**Modeling code records**:

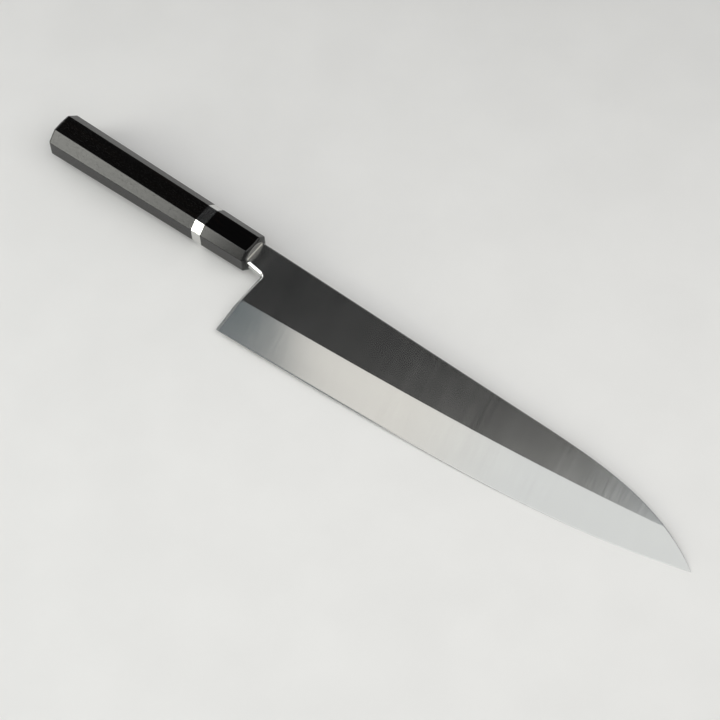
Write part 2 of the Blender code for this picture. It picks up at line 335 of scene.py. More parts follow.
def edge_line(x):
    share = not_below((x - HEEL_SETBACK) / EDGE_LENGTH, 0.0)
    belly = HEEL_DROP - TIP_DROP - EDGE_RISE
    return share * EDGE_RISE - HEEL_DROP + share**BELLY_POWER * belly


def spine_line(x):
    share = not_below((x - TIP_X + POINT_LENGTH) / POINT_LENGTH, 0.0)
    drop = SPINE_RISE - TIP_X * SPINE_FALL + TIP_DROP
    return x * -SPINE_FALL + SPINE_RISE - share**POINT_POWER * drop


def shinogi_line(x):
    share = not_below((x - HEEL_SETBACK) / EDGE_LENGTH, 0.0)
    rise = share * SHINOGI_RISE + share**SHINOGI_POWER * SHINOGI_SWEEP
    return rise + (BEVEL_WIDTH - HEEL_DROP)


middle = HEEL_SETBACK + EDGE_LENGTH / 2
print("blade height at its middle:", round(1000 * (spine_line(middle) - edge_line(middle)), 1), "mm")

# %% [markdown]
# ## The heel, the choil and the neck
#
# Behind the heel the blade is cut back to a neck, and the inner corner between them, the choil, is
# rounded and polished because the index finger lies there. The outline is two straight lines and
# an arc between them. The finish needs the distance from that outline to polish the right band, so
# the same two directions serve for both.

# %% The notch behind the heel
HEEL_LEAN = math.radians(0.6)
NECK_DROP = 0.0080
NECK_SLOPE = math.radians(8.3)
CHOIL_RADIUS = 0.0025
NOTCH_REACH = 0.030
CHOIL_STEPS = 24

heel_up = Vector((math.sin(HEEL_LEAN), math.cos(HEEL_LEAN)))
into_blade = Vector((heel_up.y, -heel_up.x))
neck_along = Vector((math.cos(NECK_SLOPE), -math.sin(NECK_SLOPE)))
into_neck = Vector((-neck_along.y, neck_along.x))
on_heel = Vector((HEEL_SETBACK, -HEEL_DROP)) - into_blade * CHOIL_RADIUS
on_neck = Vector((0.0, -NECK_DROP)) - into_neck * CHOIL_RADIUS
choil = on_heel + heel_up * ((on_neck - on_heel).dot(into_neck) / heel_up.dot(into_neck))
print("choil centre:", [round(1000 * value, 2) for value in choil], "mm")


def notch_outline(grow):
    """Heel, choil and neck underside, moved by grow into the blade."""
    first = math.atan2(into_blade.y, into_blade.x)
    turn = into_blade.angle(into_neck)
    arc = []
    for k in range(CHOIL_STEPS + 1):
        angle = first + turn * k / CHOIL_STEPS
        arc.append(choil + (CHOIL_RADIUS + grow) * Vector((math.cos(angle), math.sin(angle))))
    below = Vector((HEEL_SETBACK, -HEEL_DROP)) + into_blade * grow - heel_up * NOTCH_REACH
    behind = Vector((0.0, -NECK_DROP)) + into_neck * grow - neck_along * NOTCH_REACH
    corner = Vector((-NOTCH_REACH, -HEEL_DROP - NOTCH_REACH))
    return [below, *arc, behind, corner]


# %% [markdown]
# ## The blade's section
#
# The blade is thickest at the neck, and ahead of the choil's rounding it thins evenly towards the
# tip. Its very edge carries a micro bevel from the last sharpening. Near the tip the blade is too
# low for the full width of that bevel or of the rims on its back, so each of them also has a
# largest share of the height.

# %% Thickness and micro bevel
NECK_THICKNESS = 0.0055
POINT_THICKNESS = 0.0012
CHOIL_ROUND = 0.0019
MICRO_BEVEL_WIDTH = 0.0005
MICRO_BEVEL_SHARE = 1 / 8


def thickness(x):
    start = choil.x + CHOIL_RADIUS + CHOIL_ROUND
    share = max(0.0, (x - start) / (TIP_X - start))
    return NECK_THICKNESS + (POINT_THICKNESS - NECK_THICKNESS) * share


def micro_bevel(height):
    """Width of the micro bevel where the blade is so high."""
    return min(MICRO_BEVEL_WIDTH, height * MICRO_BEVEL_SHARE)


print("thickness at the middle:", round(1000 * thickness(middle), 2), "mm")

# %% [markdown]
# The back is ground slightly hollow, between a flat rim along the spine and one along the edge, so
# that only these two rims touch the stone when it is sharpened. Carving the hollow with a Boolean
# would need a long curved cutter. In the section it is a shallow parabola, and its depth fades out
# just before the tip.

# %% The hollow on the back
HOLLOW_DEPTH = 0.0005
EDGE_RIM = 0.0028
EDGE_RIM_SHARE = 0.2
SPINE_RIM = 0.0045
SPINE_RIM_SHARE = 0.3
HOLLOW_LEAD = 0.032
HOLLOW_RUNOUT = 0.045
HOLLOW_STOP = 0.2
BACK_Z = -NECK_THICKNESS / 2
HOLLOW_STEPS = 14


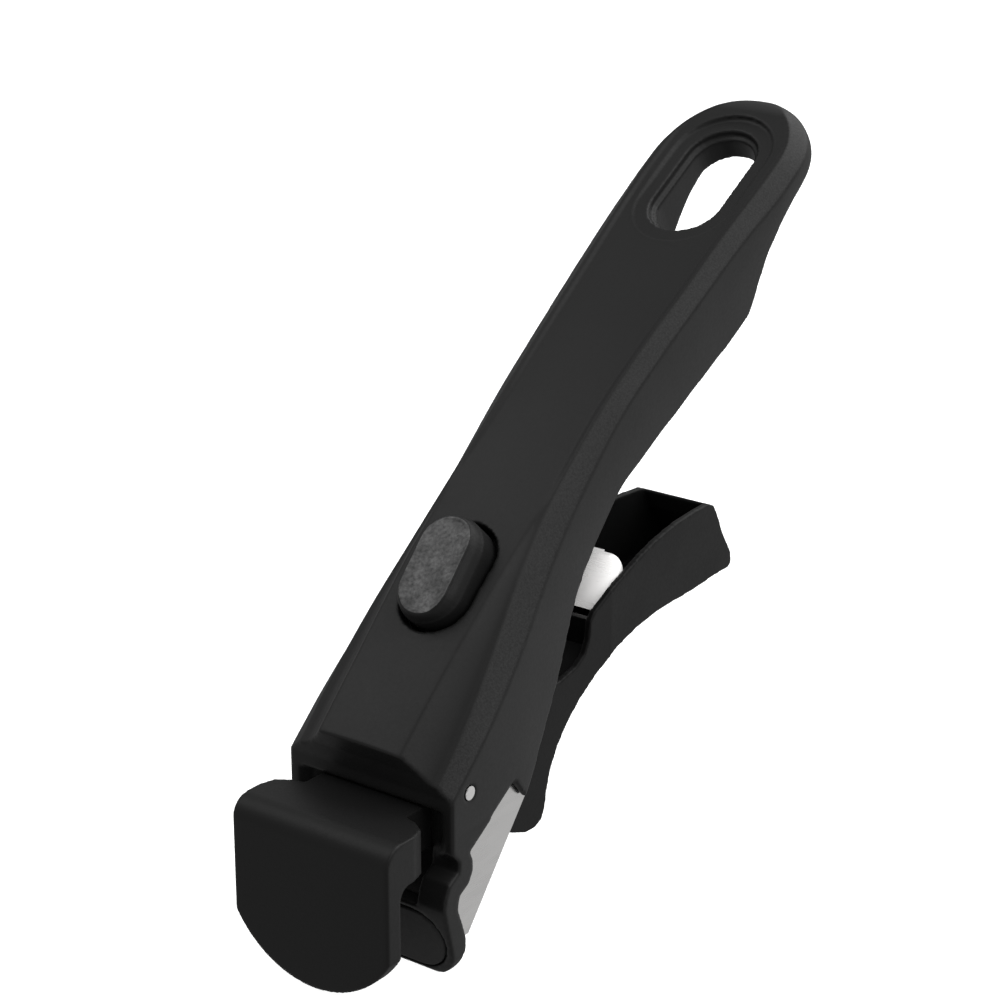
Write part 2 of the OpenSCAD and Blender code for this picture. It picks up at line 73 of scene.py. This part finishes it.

**GOAL OF THE EXERCISE**: Begin with the first line of the records and reproduce each line as is, ending with the line that holds "CHOIL_STEPS = 24".

**TASK SOLUTION**:
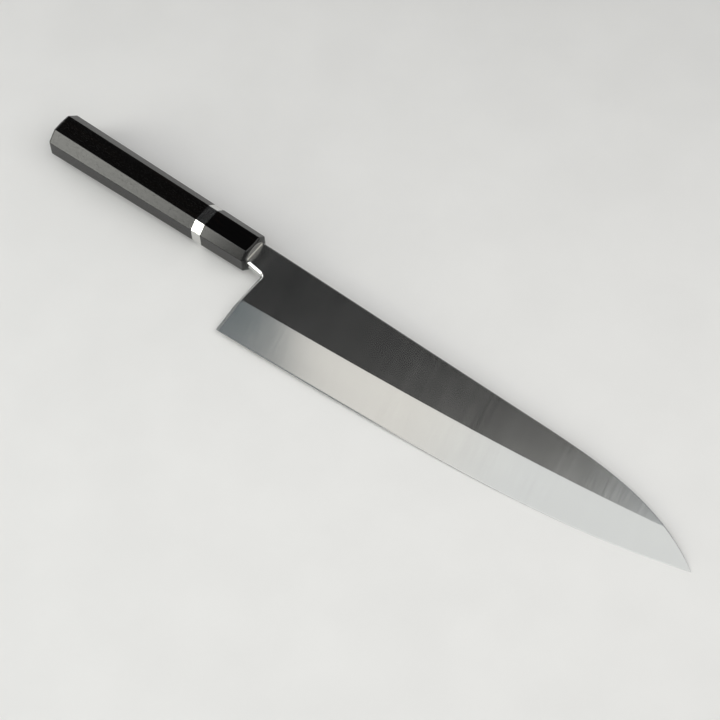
Write part 2 of the Blender code for this picture. It picks up at line 335 of scene.py. More parts follow.
def edge_line(x):
    share = not_below((x - HEEL_SETBACK) / EDGE_LENGTH, 0.0)
    belly = HEEL_DROP - TIP_DROP - EDGE_RISE
    return share * EDGE_RISE - HEEL_DROP + share**BELLY_POWER * belly


def spine_line(x):
    share = not_below((x - TIP_X + POINT_LENGTH) / POINT_LENGTH, 0.0)
    drop = SPINE_RISE - TIP_X * SPINE_FALL + TIP_DROP
    return x * -SPINE_FALL + SPINE_RISE - share**POINT_POWER * drop


def shinogi_line(x):
    share = not_below((x - HEEL_SETBACK) / EDGE_LENGTH, 0.0)
    rise = share * SHINOGI_RISE + share**SHINOGI_POWER * SHINOGI_SWEEP
    return rise + (BEVEL_WIDTH - HEEL_DROP)


middle = HEEL_SETBACK + EDGE_LENGTH / 2
print("blade height at its middle:", round(1000 * (spine_line(middle) - edge_line(middle)), 1), "mm")

# %% [markdown]
# ## The heel, the choil and the neck
#
# Behind the heel the blade is cut back to a neck, and the inner corner between them, the choil, is
# rounded and polished because the index finger lies there. The outline is two straight lines and
# an arc between them. The finish needs the distance from that outline to polish the right band, so
# the same two directions serve for both.

# %% The notch behind the heel
HEEL_LEAN = math.radians(0.6)
NECK_DROP = 0.0080
NECK_SLOPE = math.radians(8.3)
CHOIL_RADIUS = 0.0025
NOTCH_REACH = 0.030
CHOIL_STEPS = 24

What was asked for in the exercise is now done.